Some people already argue that Gomi's overall lightweight record is already better than Penn's, but at the present time, Frank Edgar is already nipping at BJ Penn's legacy.

Aside from his two wins over Penn, Edgar also owns wins over Sherk, Mark Bocek, Tyson Griffin and Jim Miller, all solidifying his 13-1-1 record.  It was Edgar's win over Sherk that really opened up people's eyes, but Edgar's record looks a lot better now that people have started to recognize how good Mark Bocek and Jim Miller are.

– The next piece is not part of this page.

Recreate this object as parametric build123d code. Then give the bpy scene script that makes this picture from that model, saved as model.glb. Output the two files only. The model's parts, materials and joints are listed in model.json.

How close is Edgar to supplanting Penn as the greatest of all time? Knowing that nobody ever seems to give Edgar enough respect, I don't think this discussion will happen for a while. Given his two wins over Penn, the argument can already be made in his favor.

If Edgar manages to defeat Gray Maynard and one or two more contenders, he'll be the greatest lightweight of all time. Second place won't even be close.

Or Maynard could beat Edgar, and then he'd be in a similar position.

The Greatest Fighter Pound-For-Pound Of All Time

When most MMA websites put out their "fighter of the decade" awards last year, Fedor Emelianenko seemed to be the popular choice.

One year later, has published its own "fighter of the decade" retrospective, after the decade actually ended, at the end of 2010.

This time around, Georges St. Pierre received a lot more of the attention.

The difference?

Fedor lost his only fight in 2010, while GSP dominated 50 minutes of fighting, going 2-0 against Koscheck and Dan Hardy.

Now that Emelianenko has lost, and we have more evidence supporting the hypothesis that he is, in fact, human, the door has been blown wide open as to who is the greatest fighter of all time.

Of course, we can't forget to mention Anderson Silva in this equation.

Consider the following scenario:

If Emelianenko wins the Strikeforce Grand Prix, Silva defeats Vitor Belfort and Yushin Okami, and St. Pierre defeats Jake Shields, who is the greatest fighter of all time?


The winner of the UFC:138 Middleweight Title fight between Anderson Silva and Georges St. Pierre.

That fighter will be the greatest fighter in 12 years of modern MMA.